EXERCISE DETAILS:
Copy out all of the material exactly.

DATA:
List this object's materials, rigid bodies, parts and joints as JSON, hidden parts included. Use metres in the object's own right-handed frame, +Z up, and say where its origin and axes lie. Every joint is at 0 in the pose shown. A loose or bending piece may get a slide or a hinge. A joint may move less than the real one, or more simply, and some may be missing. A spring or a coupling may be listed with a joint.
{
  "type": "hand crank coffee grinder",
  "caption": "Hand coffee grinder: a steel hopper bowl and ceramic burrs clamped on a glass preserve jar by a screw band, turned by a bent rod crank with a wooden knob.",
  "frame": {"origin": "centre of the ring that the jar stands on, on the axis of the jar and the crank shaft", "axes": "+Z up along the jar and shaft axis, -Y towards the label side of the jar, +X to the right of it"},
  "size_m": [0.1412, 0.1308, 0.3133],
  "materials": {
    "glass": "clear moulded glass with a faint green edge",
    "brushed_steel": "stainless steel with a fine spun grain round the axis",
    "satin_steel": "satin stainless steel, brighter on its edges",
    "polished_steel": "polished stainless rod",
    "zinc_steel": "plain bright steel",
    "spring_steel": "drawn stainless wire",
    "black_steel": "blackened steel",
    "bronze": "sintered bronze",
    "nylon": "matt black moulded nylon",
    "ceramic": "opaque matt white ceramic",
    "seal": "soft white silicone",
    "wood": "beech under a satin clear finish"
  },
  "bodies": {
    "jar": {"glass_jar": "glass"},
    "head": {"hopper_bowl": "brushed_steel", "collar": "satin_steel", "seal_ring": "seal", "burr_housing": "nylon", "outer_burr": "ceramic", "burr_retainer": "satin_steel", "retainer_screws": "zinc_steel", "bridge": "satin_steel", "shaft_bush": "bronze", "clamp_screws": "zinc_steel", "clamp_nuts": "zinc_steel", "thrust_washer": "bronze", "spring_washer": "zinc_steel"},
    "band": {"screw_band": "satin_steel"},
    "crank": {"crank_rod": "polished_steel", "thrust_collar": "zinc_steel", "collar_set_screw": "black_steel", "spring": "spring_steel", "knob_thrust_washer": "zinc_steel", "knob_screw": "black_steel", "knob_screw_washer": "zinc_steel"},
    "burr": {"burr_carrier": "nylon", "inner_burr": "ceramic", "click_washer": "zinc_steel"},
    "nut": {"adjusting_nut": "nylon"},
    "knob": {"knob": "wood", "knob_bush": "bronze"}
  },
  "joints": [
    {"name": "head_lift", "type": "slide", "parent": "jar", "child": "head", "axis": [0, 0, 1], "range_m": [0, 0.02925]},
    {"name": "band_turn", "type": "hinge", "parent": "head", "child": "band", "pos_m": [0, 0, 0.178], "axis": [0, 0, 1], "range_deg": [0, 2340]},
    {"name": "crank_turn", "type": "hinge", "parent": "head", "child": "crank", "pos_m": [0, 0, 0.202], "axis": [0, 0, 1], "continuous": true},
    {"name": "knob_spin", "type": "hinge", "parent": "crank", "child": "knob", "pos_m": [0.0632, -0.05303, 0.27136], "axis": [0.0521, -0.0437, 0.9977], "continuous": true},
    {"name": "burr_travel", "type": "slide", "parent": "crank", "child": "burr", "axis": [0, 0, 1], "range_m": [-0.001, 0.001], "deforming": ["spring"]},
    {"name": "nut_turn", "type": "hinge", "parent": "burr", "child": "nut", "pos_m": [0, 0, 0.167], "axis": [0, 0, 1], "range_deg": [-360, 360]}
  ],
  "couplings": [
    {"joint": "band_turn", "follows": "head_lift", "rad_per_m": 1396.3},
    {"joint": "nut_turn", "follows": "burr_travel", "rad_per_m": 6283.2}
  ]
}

FULL SOLUTION:
List this object's materials, rigid bodies, parts and joints as JSON, hidden parts included. Use metres in the object's own right-handed frame, +Z up, and say where its origin and axes lie. Every joint is at 0 in the pose shown. A loose or bending piece may get a slide or a hinge. A joint may move less than the real one, or more simply, and some may be missing. A spring or a coupling may be listed with a joint.
{
  "type": "hand crank coffee grinder",
  "caption": "Hand coffee grinder: a steel hopper bowl and ceramic burrs clamped on a glass preserve jar by a screw band, turned by a bent rod crank with a wooden knob.",
  "frame": {"origin": "centre of the ring that the jar stands on, on the axis of the jar and the crank shaft", "axes": "+Z up along the jar and shaft axis, -Y towards the label side of the jar, +X to the right of it"},
  "size_m": [0.1412, 0.1308, 0.3133],
  "materials": {
    "glass": "clear moulded glass with a faint green edge",
    "brushed_steel": "stainless steel with a fine spun grain round the axis",
    "satin_steel": "satin stainless steel, brighter on its edges",
    "polished_steel": "polished stainless rod",
    "zinc_steel": "plain bright steel",
    "spring_steel": "drawn stainless wire",
    "black_steel": "blackened steel",
    "bronze": "sintered bronze",
    "nylon": "matt black moulded nylon",
    "ceramic": "opaque matt white ceramic",
    "seal": "soft white silicone",
    "wood": "beech under a satin clear finish"
  },
  "bodies": {
    "jar": {"glass_jar": "glass"},
    "head": {"hopper_bowl": "brushed_steel", "collar": "satin_steel", "seal_ring": "seal", "burr_housing": "nylon", "outer_burr": "ceramic", "burr_retainer": "satin_steel", "retainer_screws": "zinc_steel", "bridge": "satin_steel", "shaft_bush": "bronze", "clamp_screws": "zinc_steel", "clamp_nuts": "zinc_steel", "thrust_washer": "bronze", "spring_washer": "zinc_steel"},
    "band": {"screw_band": "satin_steel"},
    "crank": {"crank_rod": "polished_steel", "thrust_collar": "zinc_steel", "collar_set_screw": "black_steel", "spring": "spring_steel", "knob_thrust_washer": "zinc_steel", "knob_screw": "black_steel", "knob_screw_washer": "zinc_steel"},
    "burr": {"burr_carrier": "nylon", "inner_burr": "ceramic", "click_washer": "zinc_steel"},
    "nut": {"adjusting_nut": "nylon"},
    "knob": {"knob": "wood", "knob_bush": "bronze"}
  },
  "joints": [
    {"name": "head_lift", "type": "slide", "parent": "jar", "child": "head", "axis": [0, 0, 1], "range_m": [0, 0.02925]},
    {"name": "band_turn", "type": "hinge", "parent": "head", "child": "band", "pos_m": [0, 0, 0.178], "axis": [0, 0, 1], "range_deg": [0, 2340]},
    {"name": "crank_turn", "type": "hinge", "parent": "head", "child": "crank", "pos_m": [0, 0, 0.202], "axis": [0, 0, 1], "continuous": true},
    {"name": "knob_spin", "type": "hinge", "parent": "crank", "child": "knob", "pos_m": [0.0632, -0.05303, 0.27136], "axis": [0.0521, -0.0437, 0.9977], "continuous": true},
    {"name": "burr_travel", "type": "slide", "parent": "crank", "child": "burr", "axis": [0, 0, 1], "range_m": [-0.001, 0.001], "deforming": ["spring"]},
    {"name": "nut_turn", "type": "hinge", "parent": "burr", "child": "nut", "pos_m": [0, 0, 0.167], "axis": [0, 0, 1], "range_deg": [-360, 360]}
  ],
  "couplings": [
    {"joint": "band_turn", "follows": "head_lift", "rad_per_m": 1396.3},
    {"joint": "nut_turn", "follows": "burr_travel", "rad_per_m": 6283.2}
  ]
}